Generally I’ve always liked women more than men. On the surface, this would seem ironic for a gay man. On closer inspection, it’s really not.
When I was growing up it was just easier to be closer to the gals. I didn’t like traditional “guy” things like playing sports, though I did collect baseball cards and loved the NY Yankees in particular. In fact, I actually knew (and still know) their entire starting lineup from 1966.
Oh, don’t be so surprised. I’m certainly not.
We’re all a bit of an imperfect puzzle and if you’re homosexual those imperfections feel that much more complicated, especially to mainstream America. Yes, even still.
But let’s table the rainbow soapbox for the moment and stick with women. I did for decades in every which way but sexually. They shared my interests in the arts, or even if they didn’t they liked hearing about it. They really listened to me when I spoke, liked to engage in discourse and seemed to generally care even when the world didn’t.
Not to mention, they seemed receptive to my opinions, so much so that at one point towards the end of high school and all through college there were almost too many women in my life to handle.
I remember late one afternoon my stepfather being absolutely flabbergasted at the beautiful young woman who had come over to hang out with me for the first time (Note: In retrospect, she was pretty stunning. And smart. I looked her up on Facebook recently and she has become a respected lawyer).
But even at the time I knew he couldn’t fathom how this short, slightly less than macho, snide young man he had lived with for the last five years could EVER attract the attention of the gorgeous creature he couldn’t stop staring at in our entryway.
It amused me to no end that I had the secret that would always elude him, and too many straight men, especially in the late sixties and early seventies.
I was actually INTERESTED in her. Instead of being interested in HER.
…Other than to say when the current ELECTORAL POTUS insults you on Twitter with bon mots like crazy, low I.Q., dumb as a rock and his requisite reference to any attractive female who challenges him – their BLEEDING from one orifice or another – well, you know you’re doing something right.
You’ve gotten under his skin.
Still, what’s gotten under my skin this week is Friday’s UNANIMOUS ruling by the 9-member Texas Supreme Court reversing the city of Houston’s decision to extend health and life insurance benefits to the spouses of city employees in same sex marriages.

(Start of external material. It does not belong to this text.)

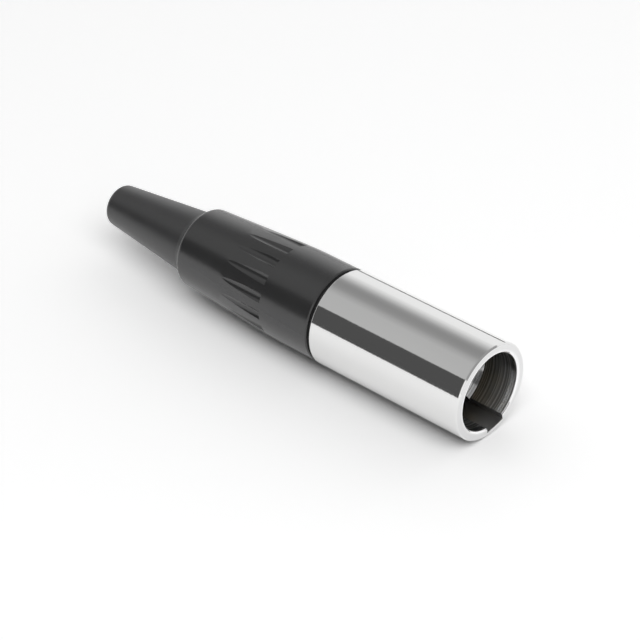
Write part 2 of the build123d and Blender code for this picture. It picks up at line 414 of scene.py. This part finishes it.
class PLUG_OT_plate_barrel(bpy.types.Operator):
    """Bright plating over a turned barrel, with lathe lines and painted shade in the bore, and a
    painted highlight on its inner chamfer
    """

    bl_idname = "plug.plate_barrel"
    bl_label = "Plate the barrel"

    def execute(self, context):
        look = context.scene.plug_plating
        finish = new_finish("bright_plating")
        place = finish.place()
        radius = finish.radius(place)
        height = finish.height(place)
        fine_lines = finish.turned_lines(place, per_mm=9.0, detail=4.0)
        coarse_lines = finish.turned_lines(place, per_mm=5.0, detail=1.0)
        ripple = finish.noise(place, per_mm=3.0, detail=3.0)
        drawn_out = finish.stretched(place, (0.5, 0.5, 0.16))
        smear = finish.noise(drawn_out, per_mm=1.0, detail=3.0)

        # Each zone is 1 where the barrel has it and 0 elsewhere.
        inside = (radius < INSIDE_RADIUS) * (height > INSIDE_HEIGHT)
        deep_in = inside * (height > GROOVES_START) * (height < GROOVES_END)
        grooves = deep_in * (radius < GROOVE_RADIUS)
        wall = inside - grooves
        chamfer = (radius < CHAMFER_RADIUS) * (height < CHAMFER_HEIGHT)
        face = (radius > FACE_RADIUS) * (height < FACE_HEIGHT)
        bore = radius < BORE_RADIUS
        lip = bore * (height > LIP_START) * (height < LIP_END)

        # The wall is rougher than the plating and painted darker, as painted shade inside the barrel.
        # In the bore it has lathe lines, and on its lip near the mouth it is painted about as bright
        # as the plating. In the keyway the painted shade deepens further in.
        bore_shade_and_lines = bore * (coarse_lines - 0.42) * 2.3 + 0.8 * lip
        keyway_shade = (1 - bore) * (0.45 - 0.15 * height)
        shaded_wall = finish.blend(bore_shade_and_lines + keyway_shade, grey(0.3), grey(0.8))
        lined = finish.blend((coarse_lines - 0.45) * 4 + 0.5, grey(0.5), grey(1.0))
        tint = finish.blend(smear, shaded(look.colour, 0.955), opaque(look.colour))
        tint = finish.blend(grooves, tint, lined)
        tint = finish.blend(wall, tint, shaded_wall)
        tint = finish.blend(face, tint, grey(0.74))
        # The inner chamfer is painted near white, brighter than the plating: a painted highlight.
        tint = finish.blend(chamfer, tint, grey(0.97))

        roughness = look.roughness + 0.05 * (smear - 0.5) + 0.04 * fine_lines
        uneven = look.ripple * (0.8 * ripple + 0.2 * fine_lines)
        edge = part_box("barrel")[1].z / MM - REAR_EDGE
        rolled_in = 0.6 * (height > edge) * (height - edge)
        material = finish.surface(
            Base_Color=tint,
            Metallic=1.0,
            Roughness=roughness + 0.3 * wall - 0.12 * lip + 0.08 * grooves,
            Normal=finish.bump(uneven - rolled_in, depth_mm=1.0),
        )
        dress("barrel", material)
        return {"FINISHED"}


class PLUG_OT_mould_boot(bpy.types.Operator):
    """Satin black moulding of the boot nut, with a fine spark grain"""

    bl_idname = "plug.mould_boot"
    bl_label = "Mould the boot nut"

    def execute(self, context):
        look = context.scene.plug_moulding
        finish = new_finish("satin_black_moulding")
        place = finish.place()
        grain = finish.noise(place, per_mm=14.0, detail=3.0, roughness=0.6)
        flow = finish.noise(finish.stretched(place, (0.45, 0.45, 0.12)), per_mm=1.0, detail=2.0)
        material = finish.surface(
            Base_Color=finish.blend(flow, shaded(look.boot, 0.85), shaded(look.boot, 1.15)),
            Roughness=0.19 + 0.05 * flow + 0.04 * grain,
            IOR=MOULDING_IOR,
            Normal=finish.bump(grain, depth_mm=0.004),
        )
        dress("boot_nut", material)
        return {"FINISHED"}


class PLUG_OT_mould_tail(bpy.types.Operator):
    """Dull soft moulding of the flex tail"""

    bl_idname = "plug.mould_tail"
    bl_label = "Mould the flex tail"

    def execute(self, context):
        look = context.scene.plug_moulding
        finish = new_finish("soft_black_moulding")
        place = finish.place()
        grain = finish.noise(place, per_mm=10.0, detail=4.0, roughness=0.65)
        bloom = finish.noise(place, per_mm=0.5, detail=2.0)
        material = finish.surface(
            Base_Color=finish.blend(bloom, shaded(look.tail, 0.85), shaded(look.tail, 1.2)),
            Roughness=0.33 + 0.1 * bloom,
            IOR=MOULDING_IOR,
            Normal=finish.bump(grain, depth_mm=0.008),
        )
        dress("flex_tail", material)
        return {"FINISHED"}


class PLUG_OT_finish_inside(bpy.types.Operator):
    """Finishes of what the barrel holds: insulator, gold pins, tinned ground tag and chuck"""

    bl_idname = "plug.finish_inside"
    bl_label = "Finish the inside"

    def execute(self, context):
        mouldings = context.scene.plug_moulding
        contacts = context.scene.plug_contacts
        dress("insulator", self.plain_moulding("insulator_moulding", mouldings.insulator, 0.4))
        dress("chuck", self.plain_moulding("chuck_moulding", mouldings.chuck, 0.45))
        gold = self.plated("gold_flash", contacts.gold, 0.16, per_mm=20.0)
        for node in ("pin_1", "pin_2", "pin_3"):
            dress(node, gold)
        dress("ground_tag", self.plated("tinned_strip", contacts.tin, 0.3, per_mm=6.0))
        return {"FINISHED"}

    def plain_moulding(self, name, colour, roughness):
        """A moulded plastic with a slightly cloudy colour and a fine grain."""
        finish = new_finish(name)
        place = finish.place()
        cloud = finish.noise(place, per_mm=0.9, detail=2.0)
        grain = finish.noise(place, per_mm=16.0, detail=2.0)
        return finish.surface(
            Base_Color=finish.blend(cloud, shaded(colour, 0.88), opaque(colour)),
            Roughness=roughness + 0.1 * cloud,
            Normal=finish.bump(grain, depth_mm=0.003),
        )

    def plated(self, name, colour, roughness, per_mm):
        """A thin metal coat over turned or rolled metal, with that many lines to a millimetre."""
        finish = new_finish(name)
        place = finish.place()
        wear = finish.noise(place, per_mm=2.0, detail=3.0)
        lines = finish.noise(finish.stretched(place, (0.2, 0.2, 1)), per_mm, detail=3.0)
        return finish.surface(
            Base_Color=finish.blend(wear, shaded(colour, 0.9), opaque(colour)),
            Metallic=1.0,
            Roughness=roughness + 0.12 * wear,
            Normal=finish.bump(lines, depth_mm=0.002),
        )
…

Instead of these benefits being an automatic right based on the U.S. Supreme Court ruling two years ago legalizing gay marriage across the country, these Texas judges want a trial in Houston where this issue can be fought out in court. Though how this can be anything but a waste of time and taxpayer money is beyond me since same-sex marriage is the law of the land.
It is interesting to note seven of those nine judges were men. Two were women. All were Republicans. I maintain if any one of the many women I grew up with – especially the now adult aforementioned woman in my entryway who stepdaddy stared at all those decades ago – were on the court the ruling would surely not be unanimous. There would be at least one dissent. Which would be a start.
Still, I grew up in NYC and not Texas so perhaps mine is as irrelevant and regional an opinion and argument as the one coming from the Texas Supreme Court ruling will (hopefully) eventually be.
Fortunately, there will be THREE women from my neck of the woods – all of them from the various, glorious boroughs of NYC – on the US Supreme Court when later this year they hear the case of the Denver baker who in 2012 refused service to a gay couple that merely wanted him to bake them a wedding cake.
Even though on a recent episode of The View the baker, Jack Phillips, said:
I don’t judge people when they come in. I try and serve everybody.
Still, he chose NOT to try and accommodate the two about-to-be married young men, previous customers of his establishment, when they merely asked for a cake for their wedding reception. In fact, he told them it was against his religious beliefs. Even though it is against the law for a public business like his to refuse this service.
I can only imagine what Ruth Bader Ginsburg, Elena Kagan and Sonia Sotomayor will make of this. Actually, I intuitively KNOW what they will make of it based on decades of experience with women like them – women who have spent years making their voices heard to those who choose to listen – or not – to them.
These are women who, in turn, have devoted their entire adult lives listening to others in an attempt to level the playing field for many who have come after them and have, for various and nefarious reasons, also not been heard and valued for what they had to do or say.
The trouble is there are once again NINE Supreme Court justices and this time a full FIVE of them are straight white males (and the other is Clarence Thomas). Not to tar them all with one brush.
I mean, it is 2017.
Who in their right mind would do that to someone based on their sex, or sexual preference, even if they have said things and done things in the past and present with which they vehemently disagree?
Well, certainly not anyone in their right mind. Certainly, no one in the highest echelons of the court. Or the government.
Which begs the question of just when WILL we elect a woman president and how much worse IT (Okay, HE) will have to get before we finally come to our sense and do so?